Charles Eames once said the designer who sells her client on experience is doomed to lose because there will always be another with greater experience; the designer who sells on ignorance is both humble and trustworthy because no one can know everything. A little experience leads to assumptions and assumptions are the termites of relationships. Ignorance, on the other hand, is limitless and causes the true designer to ask questions without fear of appearing ignorant. In this way the designer earns trust.
Architects are visionaries who are responsible for creating design concepts, understand spatial relationships and have an ability to appreciate how aesthetics and structural make up translate to a building or space that is successful.
Clients/Owners should think of the relationship with an architect as being ‘married’ for a term of 6 months to 3 or 4 years depending on the scale and scope of the project. So, what should you consider when choosing an architect? Here are some tips from professionals who commented on the subject in a LinkedIn discussion group:
Experience is only one element and does not always relate to quality or a good project in any manner. Your architect must understand how to build a good team that listens first before anything is completed. An architect can help with several project related elements from site selection to financing assistance to building design to post occupancy reviews.
Dynamic communication skills cannot be underestimated. Clients don’t always have an understanding of design terminology, but ultimately they need to know some very fundamental things such as scope, timing, cost and how they relate to their organization’s vision as well as the architect’s vision. This is not an area solely for the project manager to navigate – the architect should also be able place their design vision within the context of a project as well. Good track records with construction managers goes a long way to prove their dynamic ability.
You want your architect to be a team member that will listen to you and become a real project partner. If they can, the other important factors, such as trust and competency, can quickly be determined in order to help clients thru the selection process, and sets the project up for success from the beginning. They need to understand the client’s key objectives–and yes, often that is best deal and lowest cost.
If the architect proposes something, are they prepared to give a general idea of costs and local permitting issues, etc. that may be expected? Architects and vendors shouldn’t make the client fall in love with something and then tell the client how far outside the budget parameters it is. Sort of a champagne taste on a beer budget! It does nothing when the architect proposes finishes or solutions that are on the high-end cost spectrum, when something more conservative will work very well for the clients needs – both functional and aesthetic.
Architects must ensure their combined commercial, creative and technical skills and experience fit with the specific project needs. To what degree do they understand the industry might be a decision factor. They should demonstrate the ability to show the client they understand their industry and their special requirements. Is the culture of the company open space, or more individual office. That initial process could then help in site selection where the architect is helping select a site, building, or lease space. If you are looking at multiple spaces, architects can perform test fits which will show how the program will fit into multiple space, the pros and cons of each space, as well as determine the impact of building codes to the design.

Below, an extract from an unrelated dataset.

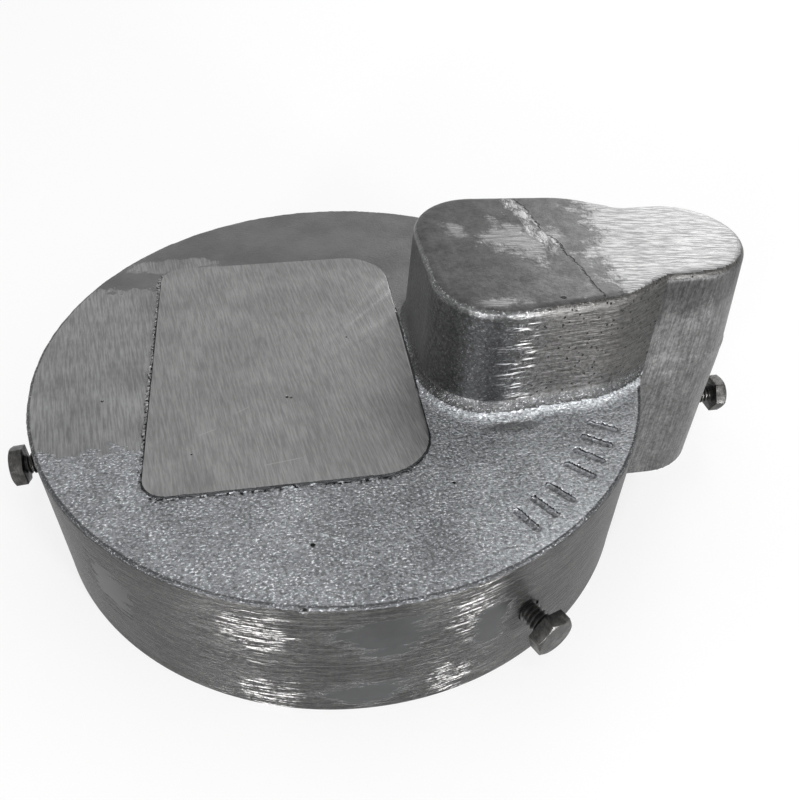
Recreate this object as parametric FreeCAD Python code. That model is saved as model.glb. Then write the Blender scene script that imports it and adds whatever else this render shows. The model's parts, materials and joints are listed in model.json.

Practical experience – not just designing stuff on paper, but the old-fashioned style of going on site and actually seeing these designs built is important to many. Like the old-fashioned clerk of works role, protecting the clients and the architects interests from the builders tendencies – but at the same time seeing where designs and drawings can’t be actually created and solving the problem. This sort of practical experience from architects is becoming rarer and yet more valuable.